ACT’s role in registering and turning out voters could be crucial to Democratic candidates up and down the ballot in November, but especially to Kerry’s chances in swing states like Ohio. The combination of Republicans boosting their get-out-the-vote efforts in key states in 2002, along with a federal campaign finance law that banned national political parties from raising and spending unlimited “soft money” donations, led some Democrats to form groups like ACT to help candidates, particularly the party’s eventual presidential nominee.

“ACT’s goal is to beat George W. Bush and elect Democrats up and down the ticket,” said Sarah Leonard, a national spokeswoman for the group. “Based on our research and other variables, it looks like Ohio could be the deciding factor in the general election.”
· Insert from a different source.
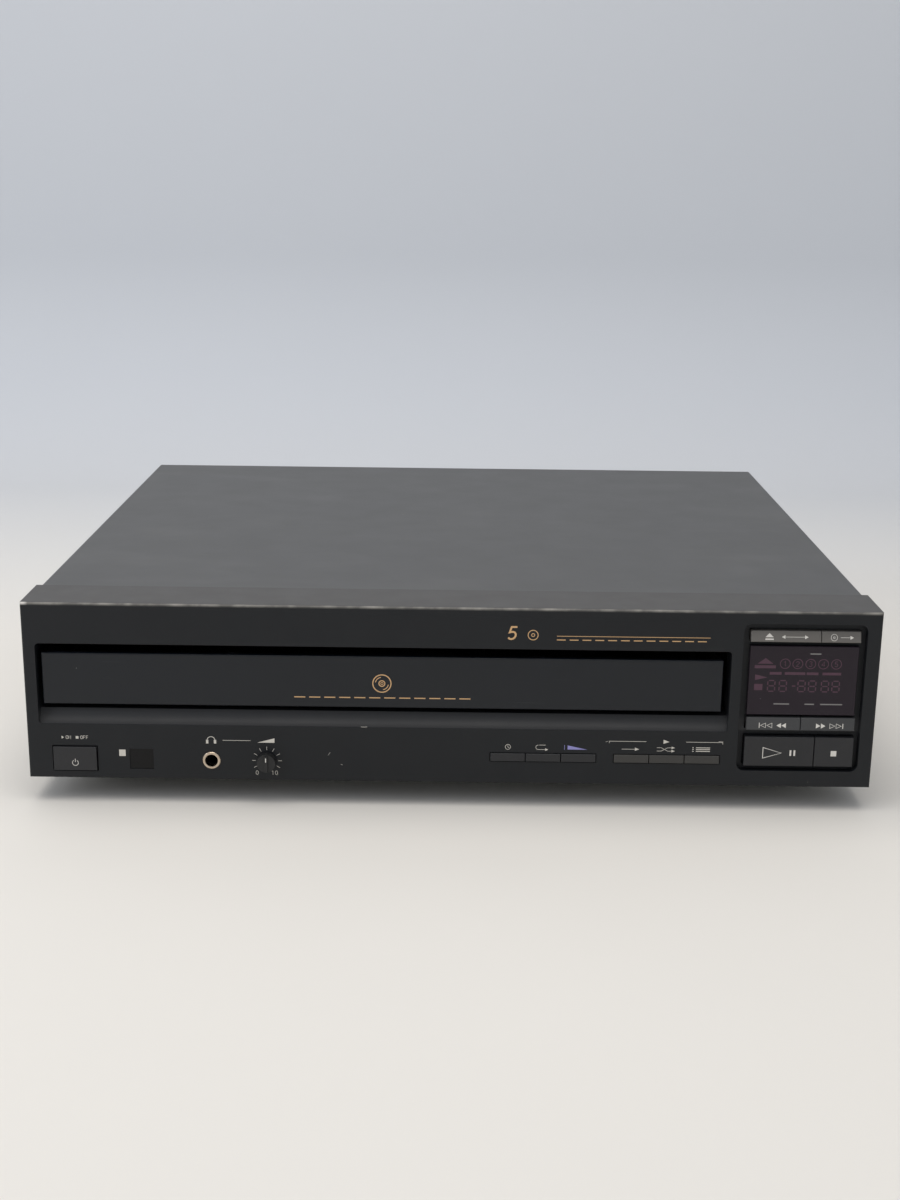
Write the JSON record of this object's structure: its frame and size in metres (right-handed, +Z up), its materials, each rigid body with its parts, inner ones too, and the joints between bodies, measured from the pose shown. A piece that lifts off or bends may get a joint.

ACT began paying employees in Ohio on Oct. 15, 2003, according to FEC records, about two months after it set up operations in Washington. Ohio was the first state outside the Beltway area with ACT workers and more than 700 individuals have drawn salaries or consulting payments from the organization since last fall. A number of ACT’s workers have come from an earlier voter turnout program funded by labor unions, but others have come from local organizations. To date, the group has registered more than 55,000 Ohio voters, Leonard said.

A small group of about 15 individuals in Ohio who work for ACT have each been paid more than $10,000 by ACT, and independent consultant Jill Harris received $49,494. More than 100 people received less than $100. Jess R. Goode, a former Democratic congressional aide who serves as ACT’s Ohio spokesman, earned the most of the salaried employees, $28,460.

At least three of the ACT workers appear to have received payments from the Ohio Democratic Party or a state legislative caucus committee during the 2001-02 election cycle, according to records compiled by the Center. Although federal law prohibits coordination between 527 committees and federal candidates, including sharing staffers, there is no such prohibition for state party employees.

Nearly 50 of ACT’s workers in Ohio also received payments from the Partnership for America’s Families, a labor union affiliated 527 group run by Steve Rosenthal, ACT’s CEO and the former political director of the AFL-CIO from 1996-2002.

In all, the group has paid workers in 27 states and the District of Columbia, although several states, including Kansas, Nebraska and New York, have seen little paid in wages. ACT paid less than $1,200 in salaries to workers in Colorado, which could be a key electoral state in November.

ACT has paid at least $228,520 for canvassing in Missouri, $116,222 in Pennsylvania and $91,061 in Florida. All three states are considered vital to the presidential election, and Florida also has an open U.S. Senate seat.

The largest individual donors to ACT are financier George Soros, who has given $5 million; insurance executive Peter B. Lewis, who has contributed nearly $3 million, and RealNetworks Inc. founder Rob Glaser, who has given $745,000. (The Center for Public Integrity has received funding from Soros’ Open Society Institute, although not for its 527 project.)

Although ACT is primarily recognized as a 527 committee, it does the bulk of its spending through its affiliated federal PAC, mixing federal and non-federal money. To do so, ACT must declare a spending ratio of federal to non-federal money, which the group has set at 2 percent federal and 98 percent non-federal — because the group claims that its work will benefit federal and state candidates. ACT has reported spending $205,366 in federal “hard” money and more than $10 million in non-federal money transferred from its 527 committee.

On June 22, Democracy 21, The Campaign Legal Center and the Center for Responsive Politics filed a complaint against ACT with the FEC, charging that the group’s spending ratio “has resulted in ACT spending more nonfederal funds than is permitted by law to fund its voter drive activities, its administrative overhead and its other allocable disbursements.”

ACT isn’t alone among 527s in focusing on Ohio. The Partnership for America’s Families, a group backed by the Service Employees International Union and other AFL-CIO unions, has also been active in Ohio, but its 2003-04 cycle activities have focused on Pennsylvania, where the group registered thousands of voters for last year’s mayoral race in Philadelphia. The Partnership spent nearly $600,000 in Pennsylvania in 2003, and through the first three months of 2004 has spent about $44,300 in Florida and another $5,030 in Ohio.

Another labor-backed 527 committee, Voices for Working Families, has spent tens of thousands in New York, Florida and New Jersey since the end of 2002, but just $21,389 in Ohio this year. The AFL-CIO and the American Federation of State, County and Municipal Employees are major donors to Voices for Working Families.

America Votes, an umbrella voter turnout organization for groups supporting Democratic candidates in November, has spent smaller amounts on staff in Florida and Ohio. America Votes, Voices for Working Families and the Partnership for America’s Families do not have federal accounts.